• **YOUR INSTRUCTIONS**:
Reproduce each line from the records that holds "with".

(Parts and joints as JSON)
-------
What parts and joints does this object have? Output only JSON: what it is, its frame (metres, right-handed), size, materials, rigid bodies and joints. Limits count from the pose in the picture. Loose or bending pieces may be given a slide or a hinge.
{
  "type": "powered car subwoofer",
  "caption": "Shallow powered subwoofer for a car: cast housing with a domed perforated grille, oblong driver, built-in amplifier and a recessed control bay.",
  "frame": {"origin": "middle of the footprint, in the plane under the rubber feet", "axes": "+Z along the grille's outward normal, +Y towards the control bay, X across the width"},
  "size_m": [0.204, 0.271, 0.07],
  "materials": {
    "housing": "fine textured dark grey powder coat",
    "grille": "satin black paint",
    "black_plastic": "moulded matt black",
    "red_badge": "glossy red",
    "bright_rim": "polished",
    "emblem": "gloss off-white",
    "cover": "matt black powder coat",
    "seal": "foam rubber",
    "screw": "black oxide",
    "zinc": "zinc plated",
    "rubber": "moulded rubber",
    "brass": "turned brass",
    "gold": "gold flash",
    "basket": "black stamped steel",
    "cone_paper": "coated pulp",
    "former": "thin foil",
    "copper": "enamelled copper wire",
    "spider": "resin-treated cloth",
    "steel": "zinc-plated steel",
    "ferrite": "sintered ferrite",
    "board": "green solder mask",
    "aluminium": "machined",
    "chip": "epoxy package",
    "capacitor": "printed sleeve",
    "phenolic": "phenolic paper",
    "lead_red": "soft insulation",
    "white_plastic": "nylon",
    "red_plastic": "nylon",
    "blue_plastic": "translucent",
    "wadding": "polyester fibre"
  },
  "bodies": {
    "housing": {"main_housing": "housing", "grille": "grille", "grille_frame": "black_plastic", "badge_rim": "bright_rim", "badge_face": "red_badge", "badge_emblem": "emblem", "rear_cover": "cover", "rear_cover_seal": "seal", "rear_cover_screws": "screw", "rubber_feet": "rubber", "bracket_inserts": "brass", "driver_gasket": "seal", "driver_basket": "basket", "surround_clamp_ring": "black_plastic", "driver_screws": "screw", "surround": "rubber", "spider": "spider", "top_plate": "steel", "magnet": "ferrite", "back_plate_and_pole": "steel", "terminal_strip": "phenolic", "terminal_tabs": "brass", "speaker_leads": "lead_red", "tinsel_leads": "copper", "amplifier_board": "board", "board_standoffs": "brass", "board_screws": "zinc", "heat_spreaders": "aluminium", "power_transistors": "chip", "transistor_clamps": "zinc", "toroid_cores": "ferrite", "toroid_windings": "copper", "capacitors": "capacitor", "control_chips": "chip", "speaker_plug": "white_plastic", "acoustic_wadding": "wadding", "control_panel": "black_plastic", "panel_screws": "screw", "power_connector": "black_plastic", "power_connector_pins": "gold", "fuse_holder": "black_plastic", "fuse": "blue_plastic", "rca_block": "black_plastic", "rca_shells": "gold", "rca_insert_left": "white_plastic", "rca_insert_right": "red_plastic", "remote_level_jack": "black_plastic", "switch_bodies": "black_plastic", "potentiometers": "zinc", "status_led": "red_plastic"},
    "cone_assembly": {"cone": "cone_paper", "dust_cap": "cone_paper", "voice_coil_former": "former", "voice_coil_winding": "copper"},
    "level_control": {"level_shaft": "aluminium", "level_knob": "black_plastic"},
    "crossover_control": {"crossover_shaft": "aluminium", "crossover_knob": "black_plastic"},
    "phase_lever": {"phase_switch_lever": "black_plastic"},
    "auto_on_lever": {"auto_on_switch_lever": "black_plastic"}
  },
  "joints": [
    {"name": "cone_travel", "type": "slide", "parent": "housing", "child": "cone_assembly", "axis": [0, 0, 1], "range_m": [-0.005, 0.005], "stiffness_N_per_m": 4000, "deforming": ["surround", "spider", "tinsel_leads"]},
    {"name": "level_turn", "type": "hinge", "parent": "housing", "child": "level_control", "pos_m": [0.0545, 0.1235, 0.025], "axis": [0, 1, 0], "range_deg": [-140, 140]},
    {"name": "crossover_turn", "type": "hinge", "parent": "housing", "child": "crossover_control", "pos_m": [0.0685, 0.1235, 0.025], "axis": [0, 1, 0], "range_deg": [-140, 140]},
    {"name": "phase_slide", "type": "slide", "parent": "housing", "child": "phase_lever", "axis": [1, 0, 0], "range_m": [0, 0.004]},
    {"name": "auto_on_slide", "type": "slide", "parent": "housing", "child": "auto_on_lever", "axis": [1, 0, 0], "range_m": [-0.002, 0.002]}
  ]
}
-------
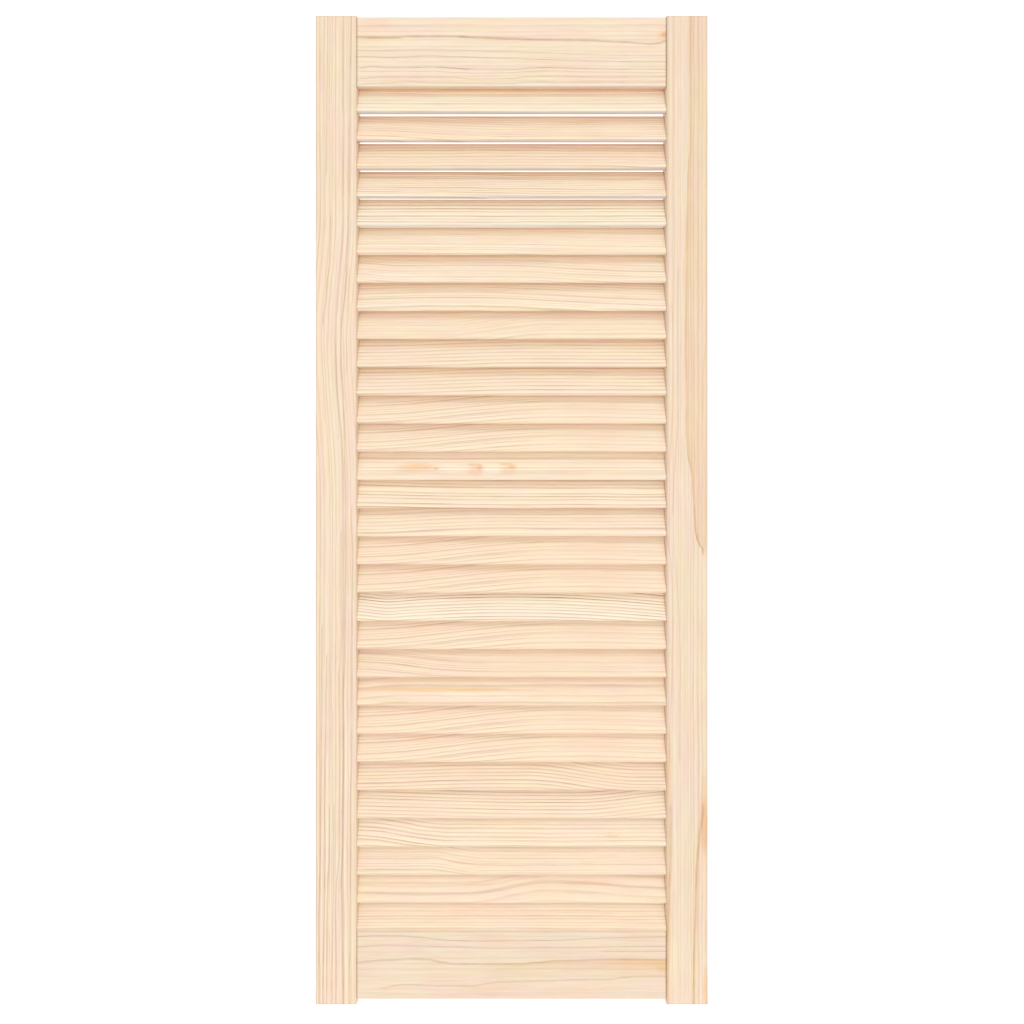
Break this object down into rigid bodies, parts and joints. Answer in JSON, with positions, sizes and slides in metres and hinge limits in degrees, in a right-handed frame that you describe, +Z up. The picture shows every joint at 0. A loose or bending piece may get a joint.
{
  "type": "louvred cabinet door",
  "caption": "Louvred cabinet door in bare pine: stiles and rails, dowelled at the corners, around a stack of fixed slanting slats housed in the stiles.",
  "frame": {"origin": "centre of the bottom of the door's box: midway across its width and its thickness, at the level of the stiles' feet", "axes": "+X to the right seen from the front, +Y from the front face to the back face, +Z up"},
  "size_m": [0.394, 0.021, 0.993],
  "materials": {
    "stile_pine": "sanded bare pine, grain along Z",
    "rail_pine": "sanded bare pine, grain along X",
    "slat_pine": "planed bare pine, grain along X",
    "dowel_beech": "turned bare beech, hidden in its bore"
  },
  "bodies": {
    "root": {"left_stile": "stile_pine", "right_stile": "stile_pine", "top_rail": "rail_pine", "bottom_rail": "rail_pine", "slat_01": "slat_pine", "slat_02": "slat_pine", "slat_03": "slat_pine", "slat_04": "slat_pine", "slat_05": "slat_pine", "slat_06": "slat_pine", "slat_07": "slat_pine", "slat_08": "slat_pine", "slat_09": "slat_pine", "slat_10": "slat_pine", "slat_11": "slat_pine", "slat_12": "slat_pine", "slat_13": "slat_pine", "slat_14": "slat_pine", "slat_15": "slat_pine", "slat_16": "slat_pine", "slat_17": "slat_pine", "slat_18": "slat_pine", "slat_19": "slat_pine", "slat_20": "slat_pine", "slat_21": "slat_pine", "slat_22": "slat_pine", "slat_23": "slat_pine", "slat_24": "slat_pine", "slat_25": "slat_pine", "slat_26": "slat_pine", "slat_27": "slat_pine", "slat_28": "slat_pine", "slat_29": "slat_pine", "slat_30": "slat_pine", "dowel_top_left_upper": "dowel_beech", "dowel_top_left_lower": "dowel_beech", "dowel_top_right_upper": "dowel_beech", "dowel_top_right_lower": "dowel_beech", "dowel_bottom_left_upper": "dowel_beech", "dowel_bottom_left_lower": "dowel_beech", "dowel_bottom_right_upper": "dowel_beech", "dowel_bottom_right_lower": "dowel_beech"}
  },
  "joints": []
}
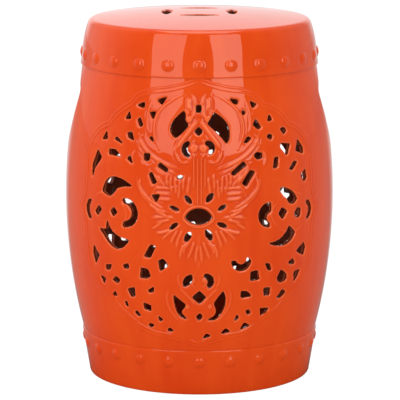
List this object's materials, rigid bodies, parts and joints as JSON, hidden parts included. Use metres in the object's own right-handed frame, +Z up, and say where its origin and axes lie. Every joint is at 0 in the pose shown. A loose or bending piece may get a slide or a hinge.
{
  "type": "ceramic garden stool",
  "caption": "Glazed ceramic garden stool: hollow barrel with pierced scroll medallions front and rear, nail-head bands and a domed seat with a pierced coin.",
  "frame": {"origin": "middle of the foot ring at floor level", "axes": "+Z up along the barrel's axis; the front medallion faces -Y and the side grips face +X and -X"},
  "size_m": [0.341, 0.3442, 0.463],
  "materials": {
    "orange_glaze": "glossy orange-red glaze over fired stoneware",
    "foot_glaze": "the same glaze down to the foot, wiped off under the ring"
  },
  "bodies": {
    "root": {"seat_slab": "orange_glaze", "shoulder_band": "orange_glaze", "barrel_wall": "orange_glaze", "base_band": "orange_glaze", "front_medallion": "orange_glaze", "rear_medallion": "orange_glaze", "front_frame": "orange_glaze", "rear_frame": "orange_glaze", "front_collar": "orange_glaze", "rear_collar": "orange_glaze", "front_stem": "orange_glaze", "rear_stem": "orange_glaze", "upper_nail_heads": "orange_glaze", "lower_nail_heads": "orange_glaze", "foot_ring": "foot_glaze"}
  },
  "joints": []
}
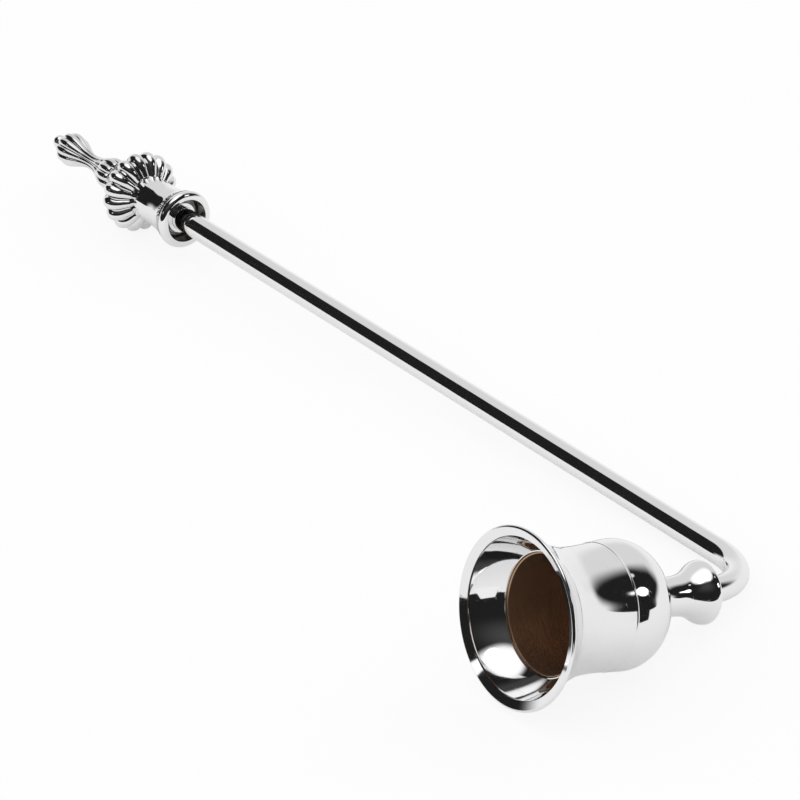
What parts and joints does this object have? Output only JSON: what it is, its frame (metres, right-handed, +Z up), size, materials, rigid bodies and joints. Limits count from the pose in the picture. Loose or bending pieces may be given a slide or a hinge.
-------
• **RESULT OF THE EXERCISE**:
  "caption": "Shallow powered subwoofer for a car: cast housing with a domed perforated grille, oblong driver, built-in amplifier and a recessed control bay.",
Break this object down into rigid bodies, parts and joints. Answer in JSON, with positions, sizes and slides in metres and hinge limits in degrees, in a right-handed frame that you describe, +Z up. The picture shows every joint at 0. A loose or bending piece may get a joint.
  "caption": "Glazed ceramic garden stool: hollow barrel with pierced scroll medallions front and rear, nail-head bands and a domed seat with a pierced coin.",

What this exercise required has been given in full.